At ICLR, there were several papers that involved improving/simplifying LSTM/RNN models for language modeling.
In Tying Word Vectors and Word Classifiers: A Loss Framework for Language Modeling, Hakan Inan et al. add to the usual cross entropy loss of their RNN model an additional term that takes into account similarities between words (based on a Word2vec model they previously trained on the same dataset). When the predictor generates a small error (predicting a word similar to the true word), the new term reduces the impact on the loss. We would be interested in seeing the impact of such a technique on our Prod2vec product similarities.
In another interesting paper (Frustratingly Short Attention Spans In Neural Language Modeling), Michal Daniluk et al. try to better understand attention mechanisms and see how they can be simplified to develop good language models. Attention mechanisms were introduced to better capture long term dependencies. By separating the roles of the attention mechanism, they show that on their Wikipedia dataset, only the five last tokens are useful for the long term representation.
We hope that these new tools for language modeling will also help to improve recommendation systems, and that we will be able to build on some of these contributions.

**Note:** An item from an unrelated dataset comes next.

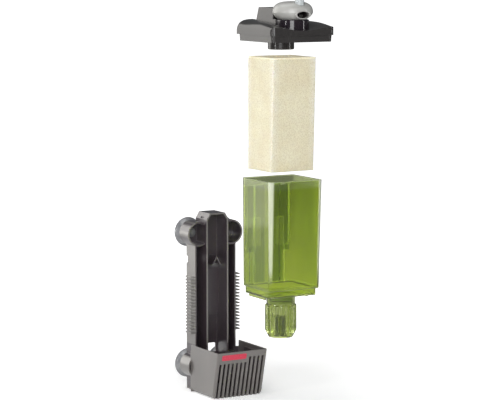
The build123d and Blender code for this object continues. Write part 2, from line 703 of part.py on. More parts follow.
def shell_section(distance, crest_in, crest_z, valley_z):
    """Cross-section of the head's shell: a pillow along each side and a valley between them."""
    half_width = HEAD_WIDTH / 2
    with BuildSketch(upright(ahead(distance), HEAD_Z)) as section:
        with BuildLine():
            crest = (-half_width + crest_in, crest_z)
            Line((0, SKIRT_TOP), (-half_width, SKIRT_TOP))
            Line((-half_width, SKIRT_TOP), (-half_width, COVER_SIDE_TOP))
            Spline((-half_width, COVER_SIDE_TOP), crest, tangents=((0, 1), (1, 0)))
            Spline(crest, (0, valley_z), tangents=((1, 0), (1, 0)))
            Line((0, valley_z), (0, SKIRT_TOP))
        make_face()
        mirror(about=Plane.YZ)
    return section.sketch


with BuildPart() as head_cover:
    loft(sections=[shell_section(*values) for values in SHELL_SECTIONS])
    # motor block
    with BuildSketch(head_level(BLOCK_BASE_SIZE[1] / 2, BLOCK_BASE)):
        RectangleRounded(*BLOCK_BASE_SIZE, SKIRT_STEP)
    with BuildSketch(head_level(BLOCK_SETBACK + BLOCK_TOP_SIZE[1] / 2, BLOCK_TOP)):
        RectangleRounded(*BLOCK_TOP_SIZE, SKIRT_STEP)
    loft()
    # rounded corners in plan
    with BuildSketch(head_level(HEAD_DEPTH / 2, 0)):
        RectangleRounded(HEAD_WIDTH, HEAD_DEPTH, HEAD_CORNER)
    extrude(amount=BLOCK_TOP + PAST, mode=Mode.INTERSECT)
    # cavity over the base plate, with bosses for the screws
    with BuildSketch(head_level(HEAD_DEPTH / 2, SKIRT_TOP)):
        Rectangle(PLATE_CAVITY_WIDTH, HEAD_DEPTH - 4 * WALL)
    extrude(amount=PLATE_CAVITY_HEIGHT, mode=Mode.SUBTRACT)
    extrude(at_screws(SCREW_BOSS, HEAD_Z + SKIRT_TOP), amount=PLATE_CAVITY_HEIGHT)
    # cavity of the motor block: wide round the stator, narrower above it
    with BuildSketch(head_level((CAVITY_BACK + CAVITY_FRONT) / 2, SKIRT_TOP)):
        Rectangle(CAVITY_WIDTH, CAVITY_FRONT - CAVITY_BACK)
    extrude(amount=WELL_TOP + DUCT_FLOOR - SKIRT_TOP, mode=Mode.SUBTRACT)
    with BuildSketch(head_level(UPPER_CAVITY_BACK + UPPER_CAVITY[1] / 2, SKIRT_TOP)):
        Rectangle(*UPPER_CAVITY)
    extrude(amount=BLOCK_TOP - WALL - SKIRT_TOP, mode=Mode.SUBTRACT)
    # scoop that leaves room for the nozzle's ball
    with BuildSketch(head_level(NOZZLE_AHEAD, COLLAR_TOP)):
        Circle(BALL_RADIUS + DUCT_FLOOR)
    extrude(amount=BLOCK_TOP, mode=Mode.SUBTRACT)
    # opening for the nozzle collar
    with BuildSketch(head_level(NOZZLE_AHEAD, SKIRT_TOP)):
        Circle(COLLAR_RADIUS + 2 * RUNNING)
    extrude(amount=BLOCK_TOP, mode=Mode.SUBTRACT)
    extrude(at_screws(SCREW_RADIUS + RUNNING, HEAD_Z + SKIRT_TOP), amount=SCREW_LENGTH - WALL, mode=Mode.SUBTRACT)
    # cable entry in the block's right side
    with BuildSketch(sideways(GLAND_START - WALL, ahead(CABLE_AHEAD), HEAD_Z + CABLE_Z)):
        Circle(GLAND_RADIUS + 2 * RUNNING)
    extrude(amount=2 * GLAND_LENGTH, mode=Mode.SUBTRACT)
write(head_cover, "head_cover")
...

We were delighted to see our former colleague N. Le Roux presenting his paper: Tighter bounds lead to improved classifiers. In this paper, he questions the use of the log likelihood to learn good classifiers in terms of accuracy. He shows that the log likelihood is a good proxy for the accuracy metric (since it is tight and convex!) early on in the optimization process, but that it could be refined in the late stages, since the bound becomes looser. Hence, he proposed some new convex upper bounds: they are tighter than the log likelihood and can be used in the late stages of the optimization. He proves that this leads to better classifiers in terms of accuracy. He also shows based on these new bounds how to directly optimize the precision for a given recall, which is a metric that we care when we evaluate our models. We would be curious to see if this work could be extended to other metrics such as the utility loss (http://olivier.chapelle.cc/pub/utility.pdf), since it is one of the main metrics we are using to evaluate our bidding models.

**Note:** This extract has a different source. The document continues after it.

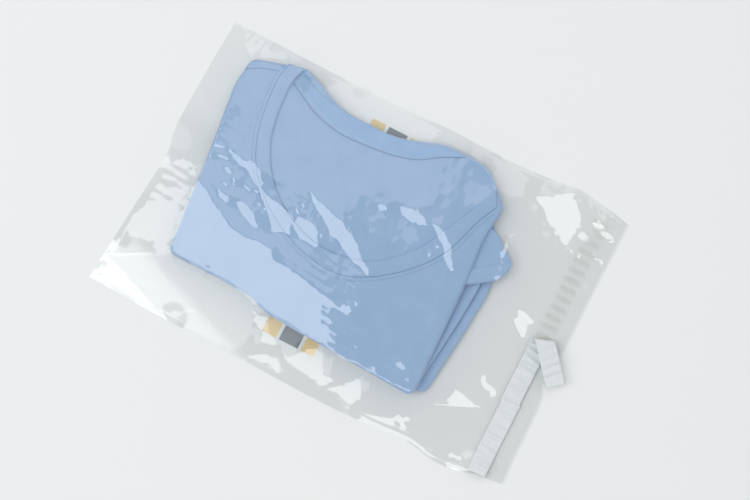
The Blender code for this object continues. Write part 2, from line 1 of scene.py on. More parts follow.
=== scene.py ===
import bpy
import numpy as np
from mathutils import Matrix


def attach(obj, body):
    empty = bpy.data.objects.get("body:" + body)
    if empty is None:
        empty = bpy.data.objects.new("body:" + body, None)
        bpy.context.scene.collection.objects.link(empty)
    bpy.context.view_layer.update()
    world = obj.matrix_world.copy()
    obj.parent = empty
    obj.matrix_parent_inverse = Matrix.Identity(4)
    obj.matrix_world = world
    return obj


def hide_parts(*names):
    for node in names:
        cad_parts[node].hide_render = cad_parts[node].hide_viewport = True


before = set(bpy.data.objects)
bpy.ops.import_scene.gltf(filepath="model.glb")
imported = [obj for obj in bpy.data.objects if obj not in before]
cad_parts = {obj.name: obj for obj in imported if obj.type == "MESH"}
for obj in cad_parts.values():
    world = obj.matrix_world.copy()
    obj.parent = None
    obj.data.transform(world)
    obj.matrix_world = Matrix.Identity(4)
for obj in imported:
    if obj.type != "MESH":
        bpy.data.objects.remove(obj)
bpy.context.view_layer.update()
mm = 0.001   # every length below is in millimetres, and becomes metres when a mesh is made

camera = {"lens": 70.0, "sensor": 36.0, "tilt": 6.0, "spin": 2.047,
          "aim": (9.079, 4.71, 0.0), "distance": 1254.0}


def frameMatrix(right, up, back, place):
    # Where an object stands, from the directions of its own axes and its place.
    rows = np.vstack([np.column_stack([right, up, back, place]), [0, 0, 0, 1]])
    return Matrix(rows.tolist())


def placeCamera():
    # The camera looks down at the aim point, leant back from the vertical by the tilt.
    tilt, spin = np.radians(camera["tilt"]), camera["spin"]
    upPlan = np.array([np.cos(spin), np.sin(spin), 0.0])
    back = np.array([-np.sin(tilt) * np.cos(spin), -np.sin(tilt) * np.sin(spin), np.cos(tilt)])
    right = np.cross(upPlan, back)
    right /= np.linalg.norm(right)
    up = np.cross(back, right)
    place = (np.array(camera["aim"]) + back * camera["distance"]) * mm
    data = bpy.data.cameras.new("camera")
    data.lens, data.sensor_width = camera["lens"], camera["sensor"]
    data.clip_start = 0.01
    eye = bpy.data.objects.new("camera", data)
    eye.matrix_world = frameMatrix(right, up, back, place)
    bpy.context.collection.objects.link(eye)
    bpy.context.scene.camera = eye


bpy.context.scene.view_settings.view_transform = "Standard"
placeCamera()


def curveThrough(points, count):
    # Catmull-Rom curve through the points, then spaced out evenly along its length.
    p = np.array(points, dtype=float)
    p = np.vstack([2 * p[0] - p[1], p, 2 * p[-1] - p[-2]])
    t = np.linspace(0, 1, 12, endpoint=False)[:, None]
    runs = [0.5 * (2 * b + (c - a) * t + (2 * a - 5 * b + 4 * c - d) * t ** 2
                   + (3 * b - a - 3 * c + d) * t ** 3)
            for a, b, c, d in zip(p[:-3], p[1:-2], p[2:-1], p[3:])]
    return evenly(np.vstack(runs + [p[-2:-1]]), count)


def evenly(line, count, closed=False):
    # The same line with its points at equal distances along it.
    travel = np.concatenate([[0], np.cumsum(np.linalg.norm(np.diff(line, axis=0), axis=1))])
    at = np.linspace(0, travel[-1], count, endpoint=not closed)
    return np.column_stack([np.interp(at, travel, line[:, k]) for k in range(line.shape[1])])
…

On the subject of Domain Adaptation, the paper on Central Moment Discrepancy (CMD) for Domain-Invariant Representation Learning introduces a new way to penalize the differences in representing the source and target domains by means of order-wise moment differences of the associated probability distributions. The method is conceptually simple, while being faster than the state of the art (O (N(n + m)) for CMD vs O (N(n^2 + nm + m^2)) for Maximum Mean Discrepancy (MMD)) and leading to better results on two Domain Adaptation datasets, namely Office and Amazon reviews.
At the intersection of sequence modeling and domain adaptation, we noticed an interesting paper entitled Variational Recurrent Adversarial Deep Domain Adaptation, by Purushotham and coauthors. They propose adapting the Domain-Adversarial Neural Networks model of Ganin et al (2016) to RNNs. They use it on top of a variational RNN, and show they can do transfer learning while capturing complex temporal relationships on healthcare datasets.

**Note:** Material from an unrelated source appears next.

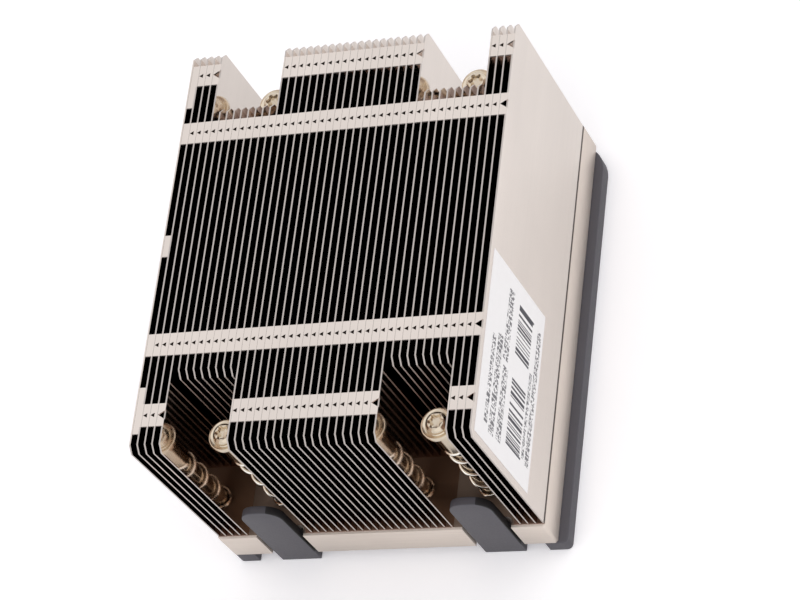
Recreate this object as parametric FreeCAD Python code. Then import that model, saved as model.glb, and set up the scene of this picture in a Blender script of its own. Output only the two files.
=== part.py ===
import FreeCAD, Part
import math
import os

V = FreeCAD.Vector

# A passive cooler for a server processor: a stack of folded sheet fins soldered on a thick base
# plate, held down by four captive spring screws, and standing in the moulded cover that protects
# its contact face. +X runs across the fins, +Y runs along them (the way the air goes) and +Z is up.
# The origin is the middle of the four-screw pattern, on the contact face under the base plate.

# ---- driving dimensions, in millimetres -------------------------------------------------------
# screw pattern of the socket frame
pattern_x = 56.0             # between screw axes, across the fins
pattern_y = 94.0             # between screw axes, along the fins
screw_to_front = 10.5        # front screws to the front ends of the fins
screw_to_back = 7.5          # back screws to the back ends of the fins

# sheet fins
fin_sheet = 0.4              # sheet thickness
fin_pitch = 2.0              # from one fin to the next
fin_height = 53.5            # above the base plate
fin_corner = 1.8             # cut off each upper corner
middle_count = 20            # full-length fins between the two screw channels
channel_count = 8            # shortened fins behind each screw channel
right_count = 4              # full-length fins right of the right channel
left_count = 5               # full-length fins left of the left channel
channel_front = 19.5         # how far the shortened fins stay back from the front
channel_back = 16.4          # and from the back
seam = 0.04                  # open line between one folded tab and the next fin

# folded tabs that lock each fin to the one on its left
tab_width = 6.0
tab_end_gap = 6.5            # group tabs from the front ends, in the full-length groups only
tab_back_end_gap = 3.8       # and from the back ends
tab_row_gap = 6.0            # rows over the whole width, from the front of the shortened fins
tab_back_row_gap = 4.3       # and from their back
lock_width = 2.4             # arrow cut in a tab, along the fin
lock_depth = 1.9             # length of that cut, across the fins
wide_tab_width = 12.4        # wider tabs in the first gap, round the group tabs
wide_tab_gap = 4.6           # from the front ends
wide_tab_back_gap = 3.8      # from the back ends

# base plate
base_thickness = 10.5
base_ledge = 0.8             # base plate beyond the fin ends, front and back
base_side = 0.3              # and beyond the leftmost fin
base_corner = 0.6            # cut off each upright corner
notch_width = 12.8           # edge notch in front of each screw, for the tabs of the cover
notch_depth = 3.0
notch_corner = 1.2

# captive screws
shank_radius = 1.95
thread_radius = 1.75         # threaded end, below the retaining clip
shank_clearance = 0.06       # running fit of the shank in its hole
collar_radius = 2.75
collar_length = 10.5
spring_length = 26.4         # fitted length, base plate to collar
head_radius = 4.3
head_thickness = 1.2
dome_radius = 2.95
dome_height = 1.5
drive_radius = 1.75          # hexagon socket, corner to centre
drive_depth = 1.4
tip_length = 2.4             # threaded end below the contact face

# retaining clips
clip_pocket_radius = 4.7
clip_pocket_depth = 2.0      # counterbore in the contact face that hides the clip
clip_width = 6.0             # a square plate, open on one side
clip_thickness = 0.5
clip_slot = 2.2              # width of the open side
groove_radius = 1.4
groove_play = 0.05           # clip in its groove, each way

# springs
wire_diameter = 0.8
spring_play = 0.35           # wire to shank
spring_turns = 4.4
dead_turn = 0.55             # closed turn at each end
stations_per_turn = 10       # wire sections in one turn
wire_sides = 6

# protective cover under the base plate
cover_height = 4.4
cover_proud = 2.5            # beyond the side of the base plate
cover_wall = 1.8
cover_floor = 1.2
cover_corner_back = 8.0
cover_corner_front = 1.5
cover_front_inset = 3.0      # front wall behind the front edge of the base plate
cover_side_block = 6.0       # width of the side wall where it reaches the front edge
well_radius = 6.0            # openings in the floor of the cover, round the screws
cover_tab_width = 11.0
cover_tab_thickness = 2.2
cover_tab_height = 30.0      # from the underside of the cover
cover_tab_corner = 4.5
cover_rib = 1.6              # ribs under the base plate

# label on the right end fin
label_length = 47.5
label_height = 37.5
label_thickness = 0.12
label_from_front = 2.0
label_from_top = 2.0

# ---- worked out from the above ----------------------------------------------------------------
fin_length = screw_to_front + pattern_y + screw_to_back
fin_front = -pattern_y / 2 - screw_to_front
fin_back = fin_front + fin_length
fin_top = base_thickness + fin_height
fin_count = left_count + channel_count + middle_count + channel_count + right_count
first_fin_x = -(middle_count - 1) / 2 * fin_pitch - (channel_count + left_count) * fin_pitch
last_fin_x = first_fin_x + (fin_count - 1) * fin_pitch

base_front = fin_front - base_ledge
base_back = fin_back + base_ledge
group_tabs = (fin_front + tab_end_gap, fin_back - tab_back_end_gap - tab_width)
row_tabs = (fin_front + channel_front + tab_row_gap, fin_back - channel_back - tab_back_row_gap - tab_width)
base_left = first_fin_x - fin_sheet / 2 - base_side
base_right = last_fin_x + fin_sheet / 2

cover_right = base_right + cover_proud
cover_left = -cover_right
hole_radius = shank_radius + shank_clearance
clip_top = clip_pocket_depth
collar_bottom = base_thickness + spring_length
head_bottom = collar_bottom + collar_length

screws = {
    "front_left": (-pattern_x / 2, -pattern_y / 2),
    "front_right": (pattern_x / 2, -pattern_y / 2),
    "back_left": (-pattern_x / 2, pattern_y / 2),
    "back_right": (pattern_x / 2, pattern_y / 2),
}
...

In Deep Probabilistic Programming, Dustin Tran and his co-authors present Edward, a probabilistic programming language. Edward is built on TensorFlow, and provides functionality for probabilistic modeling, inference, and model evaluation. In addition to describing the design of the language, the paper includes a number of examples of how to implement several standard models, such as a variational auto-encoder, Bayesian RNN, and a Gaussian Mixture Model. We have recently experimented with using Edward for small-scale model prototyping and inference tasks, and look forward to using Edward in larger scale experiments.
The paper Unsupervised and Scalable Algorithm for Learning Node Representations shows how to use Skip-gram model to learn node vector representations that later could be used for link prediction and related tasks. It’s closely related to the Node2Vec algorithm published last year, but reports better results. Although the title says that it’s scalable, the experiments in both papers were conducted on graphs with at most 20,000 nodes and 200,000 edges, which is modest compared to the graphs that we usually have to deal with. Today we work with graphs of more than 2 billion nodes, but algorithms for link predictions that could scale to data of that size are limited in their ability to use the graph structure to make better predictions, since they generally consider only node-to-node relationships. It would be interesting to see further work on scalable algorithms that can efficiently leverage the internal structure of the graph.
One of our colleagues at Criteo Research, Minmin Chen, presented the paper Efficient Vector Representation for Documents through Corruption, which introduces a new model architecture to generate vector representations for text. It uses a corruption model that acts as a data-dependent regularizer, which favors low frequency / highly discriminative words, while forcing the embeddings of frequent and non-informative words to be close to zero. It produces word embeddings that significantly improve the embeddings learned by Word2Vec. The simplicity of the model enables training on billions of words per hour on a single machine. At the same time, it is very efficient in generating representations of unseen documents at test time, in contrast to existing methods such as paragraph vectors or skip-thought vectors. The model yields high-quality document representations for a wide variety of tasks such as sentiment analysis, document classification, and semantic relatedness.
Criteo Cocktail Party
On the first night of the conference, Criteo hosted a cocktail party at the National Maritime Museum in Toulon. A number of prominent individuals from academia and industry gathered to hear about research at Criteo, discuss machine learning and topics related to the conference, and get to know one another in an informal setting. Attendees also enjoyed some great food and cocktails, as well as impressive exhibits on French naval history. Hats off to our events team for organizing a great event.
We look forward to participating in ICLR 2018!